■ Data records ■

• • • • •

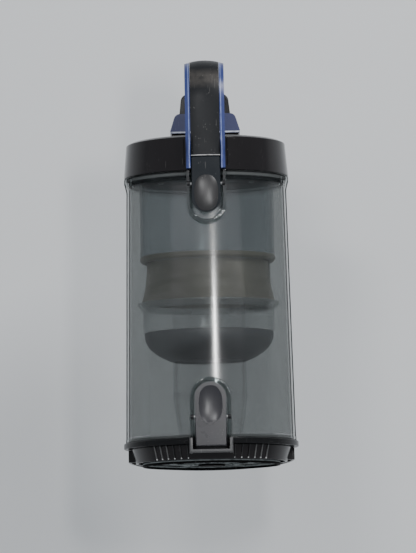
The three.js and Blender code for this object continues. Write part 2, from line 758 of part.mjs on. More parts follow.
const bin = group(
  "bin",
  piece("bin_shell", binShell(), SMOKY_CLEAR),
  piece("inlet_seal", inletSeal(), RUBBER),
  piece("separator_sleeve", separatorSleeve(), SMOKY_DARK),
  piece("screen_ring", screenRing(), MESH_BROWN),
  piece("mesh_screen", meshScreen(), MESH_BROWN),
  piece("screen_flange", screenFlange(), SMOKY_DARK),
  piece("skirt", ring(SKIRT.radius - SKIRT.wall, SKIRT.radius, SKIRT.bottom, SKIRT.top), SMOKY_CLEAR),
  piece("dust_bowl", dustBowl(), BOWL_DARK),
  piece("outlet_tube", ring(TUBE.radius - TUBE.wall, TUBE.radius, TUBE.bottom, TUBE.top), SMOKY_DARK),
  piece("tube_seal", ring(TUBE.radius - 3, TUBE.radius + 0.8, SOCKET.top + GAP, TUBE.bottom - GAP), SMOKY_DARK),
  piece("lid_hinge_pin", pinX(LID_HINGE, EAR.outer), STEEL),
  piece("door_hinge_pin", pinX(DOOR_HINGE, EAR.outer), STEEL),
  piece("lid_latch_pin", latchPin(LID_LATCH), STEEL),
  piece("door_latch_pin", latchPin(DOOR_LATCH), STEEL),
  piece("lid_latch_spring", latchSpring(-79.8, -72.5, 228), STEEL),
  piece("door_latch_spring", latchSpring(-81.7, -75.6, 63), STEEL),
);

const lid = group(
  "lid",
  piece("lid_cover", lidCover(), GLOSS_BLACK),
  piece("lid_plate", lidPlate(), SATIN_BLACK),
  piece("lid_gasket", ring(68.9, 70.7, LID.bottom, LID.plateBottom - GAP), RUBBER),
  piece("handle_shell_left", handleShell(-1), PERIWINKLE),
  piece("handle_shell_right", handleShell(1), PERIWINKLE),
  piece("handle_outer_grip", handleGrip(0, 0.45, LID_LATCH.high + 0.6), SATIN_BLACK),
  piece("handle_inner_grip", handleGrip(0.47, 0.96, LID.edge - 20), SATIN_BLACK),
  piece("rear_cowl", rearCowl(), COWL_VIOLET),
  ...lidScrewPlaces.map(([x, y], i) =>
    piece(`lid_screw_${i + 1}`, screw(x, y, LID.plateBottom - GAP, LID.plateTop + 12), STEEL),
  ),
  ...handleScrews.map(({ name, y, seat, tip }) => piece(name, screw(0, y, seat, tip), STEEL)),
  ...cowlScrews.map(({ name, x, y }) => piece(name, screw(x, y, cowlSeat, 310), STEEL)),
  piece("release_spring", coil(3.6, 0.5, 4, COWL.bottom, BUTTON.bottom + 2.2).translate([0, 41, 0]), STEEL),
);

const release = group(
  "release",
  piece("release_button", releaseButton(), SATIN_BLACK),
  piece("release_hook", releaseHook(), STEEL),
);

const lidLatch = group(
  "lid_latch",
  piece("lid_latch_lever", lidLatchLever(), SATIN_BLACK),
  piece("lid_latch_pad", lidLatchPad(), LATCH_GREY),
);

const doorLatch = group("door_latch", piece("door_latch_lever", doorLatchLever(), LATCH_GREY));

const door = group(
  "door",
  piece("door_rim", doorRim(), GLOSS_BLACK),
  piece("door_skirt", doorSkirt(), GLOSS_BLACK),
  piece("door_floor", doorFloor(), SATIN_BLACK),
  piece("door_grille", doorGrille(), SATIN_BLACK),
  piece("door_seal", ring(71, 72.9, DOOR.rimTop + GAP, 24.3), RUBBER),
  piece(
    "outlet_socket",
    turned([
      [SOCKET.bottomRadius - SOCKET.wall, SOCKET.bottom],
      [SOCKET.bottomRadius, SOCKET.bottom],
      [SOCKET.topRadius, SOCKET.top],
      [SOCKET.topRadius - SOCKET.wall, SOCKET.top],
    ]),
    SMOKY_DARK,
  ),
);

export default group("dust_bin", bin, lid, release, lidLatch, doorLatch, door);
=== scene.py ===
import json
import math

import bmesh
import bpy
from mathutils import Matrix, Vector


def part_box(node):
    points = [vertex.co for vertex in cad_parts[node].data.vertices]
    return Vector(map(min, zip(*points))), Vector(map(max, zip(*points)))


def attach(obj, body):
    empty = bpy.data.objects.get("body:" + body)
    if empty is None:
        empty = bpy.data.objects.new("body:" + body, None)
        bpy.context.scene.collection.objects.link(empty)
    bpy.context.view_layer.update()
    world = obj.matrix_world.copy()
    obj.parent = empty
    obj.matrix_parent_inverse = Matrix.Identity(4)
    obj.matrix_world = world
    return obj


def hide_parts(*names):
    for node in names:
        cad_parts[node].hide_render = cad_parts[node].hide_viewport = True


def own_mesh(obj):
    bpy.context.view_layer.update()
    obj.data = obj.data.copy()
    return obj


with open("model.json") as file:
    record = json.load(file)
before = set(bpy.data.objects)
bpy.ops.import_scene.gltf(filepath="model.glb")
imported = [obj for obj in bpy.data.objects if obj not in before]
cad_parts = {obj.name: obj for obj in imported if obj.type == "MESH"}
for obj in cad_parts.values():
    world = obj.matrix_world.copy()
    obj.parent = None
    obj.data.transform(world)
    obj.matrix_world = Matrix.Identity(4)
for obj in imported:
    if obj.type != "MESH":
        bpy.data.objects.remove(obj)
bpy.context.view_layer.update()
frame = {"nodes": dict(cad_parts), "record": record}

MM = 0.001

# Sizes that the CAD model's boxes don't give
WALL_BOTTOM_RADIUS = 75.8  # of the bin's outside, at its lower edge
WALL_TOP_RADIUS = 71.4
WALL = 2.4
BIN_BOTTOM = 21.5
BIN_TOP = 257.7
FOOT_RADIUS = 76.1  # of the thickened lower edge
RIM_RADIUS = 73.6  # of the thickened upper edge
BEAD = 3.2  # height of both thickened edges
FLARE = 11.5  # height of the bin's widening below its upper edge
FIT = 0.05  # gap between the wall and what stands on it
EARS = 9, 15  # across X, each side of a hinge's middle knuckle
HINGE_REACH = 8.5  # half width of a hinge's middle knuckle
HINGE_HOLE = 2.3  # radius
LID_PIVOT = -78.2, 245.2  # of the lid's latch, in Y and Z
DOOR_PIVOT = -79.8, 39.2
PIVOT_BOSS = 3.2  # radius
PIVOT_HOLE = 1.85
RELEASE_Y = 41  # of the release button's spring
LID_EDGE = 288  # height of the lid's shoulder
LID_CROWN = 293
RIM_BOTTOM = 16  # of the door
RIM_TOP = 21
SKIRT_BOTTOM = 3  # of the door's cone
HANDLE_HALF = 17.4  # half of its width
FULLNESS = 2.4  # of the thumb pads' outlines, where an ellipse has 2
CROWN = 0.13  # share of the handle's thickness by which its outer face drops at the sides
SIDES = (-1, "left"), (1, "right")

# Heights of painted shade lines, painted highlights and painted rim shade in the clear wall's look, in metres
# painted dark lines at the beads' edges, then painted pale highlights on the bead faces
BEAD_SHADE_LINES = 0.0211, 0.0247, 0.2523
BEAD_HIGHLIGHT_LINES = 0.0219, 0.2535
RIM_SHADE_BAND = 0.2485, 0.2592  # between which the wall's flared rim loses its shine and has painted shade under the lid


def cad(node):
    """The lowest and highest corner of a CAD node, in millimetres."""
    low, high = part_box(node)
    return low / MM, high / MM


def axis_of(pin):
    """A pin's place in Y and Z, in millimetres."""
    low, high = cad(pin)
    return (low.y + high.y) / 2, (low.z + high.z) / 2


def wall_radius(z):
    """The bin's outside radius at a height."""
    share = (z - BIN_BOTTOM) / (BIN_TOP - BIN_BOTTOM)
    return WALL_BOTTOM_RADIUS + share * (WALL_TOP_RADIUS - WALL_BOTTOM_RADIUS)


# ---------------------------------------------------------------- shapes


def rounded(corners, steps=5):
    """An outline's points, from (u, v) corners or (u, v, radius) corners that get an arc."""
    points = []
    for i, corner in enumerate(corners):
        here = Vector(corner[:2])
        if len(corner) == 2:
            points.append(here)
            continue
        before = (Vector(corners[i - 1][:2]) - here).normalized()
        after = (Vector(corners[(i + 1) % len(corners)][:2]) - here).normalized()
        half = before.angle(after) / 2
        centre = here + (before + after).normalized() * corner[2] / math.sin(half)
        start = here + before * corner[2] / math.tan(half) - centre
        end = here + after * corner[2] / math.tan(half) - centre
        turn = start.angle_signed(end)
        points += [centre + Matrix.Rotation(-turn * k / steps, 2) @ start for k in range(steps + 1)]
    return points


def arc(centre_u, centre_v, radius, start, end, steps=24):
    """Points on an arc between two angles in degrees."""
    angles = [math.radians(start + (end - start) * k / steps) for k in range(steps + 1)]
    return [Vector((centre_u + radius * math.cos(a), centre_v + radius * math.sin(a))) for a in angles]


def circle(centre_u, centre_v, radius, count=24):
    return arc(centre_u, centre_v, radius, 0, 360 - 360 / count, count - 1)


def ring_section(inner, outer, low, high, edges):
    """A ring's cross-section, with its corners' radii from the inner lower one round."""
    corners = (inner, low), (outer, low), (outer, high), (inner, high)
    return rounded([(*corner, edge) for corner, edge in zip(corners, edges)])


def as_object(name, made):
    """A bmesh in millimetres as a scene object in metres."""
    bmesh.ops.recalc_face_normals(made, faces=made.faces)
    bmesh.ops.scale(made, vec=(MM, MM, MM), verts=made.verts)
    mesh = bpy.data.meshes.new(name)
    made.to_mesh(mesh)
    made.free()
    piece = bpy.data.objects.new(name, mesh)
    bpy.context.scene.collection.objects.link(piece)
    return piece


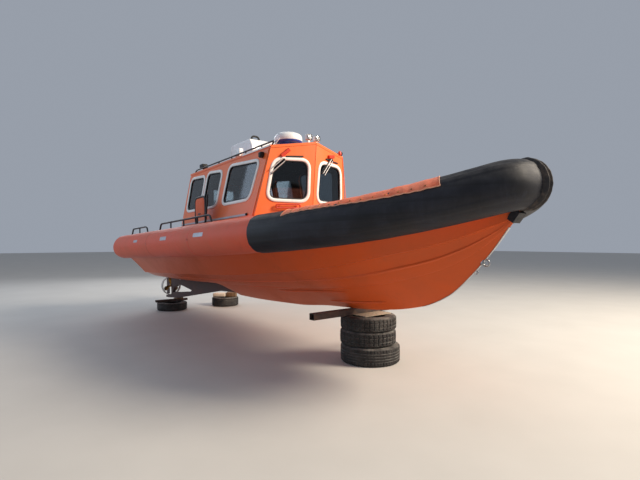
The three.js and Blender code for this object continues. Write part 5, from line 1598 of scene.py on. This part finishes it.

• • • • •

Tally the lines above containing "continues". Answer with the count only.

2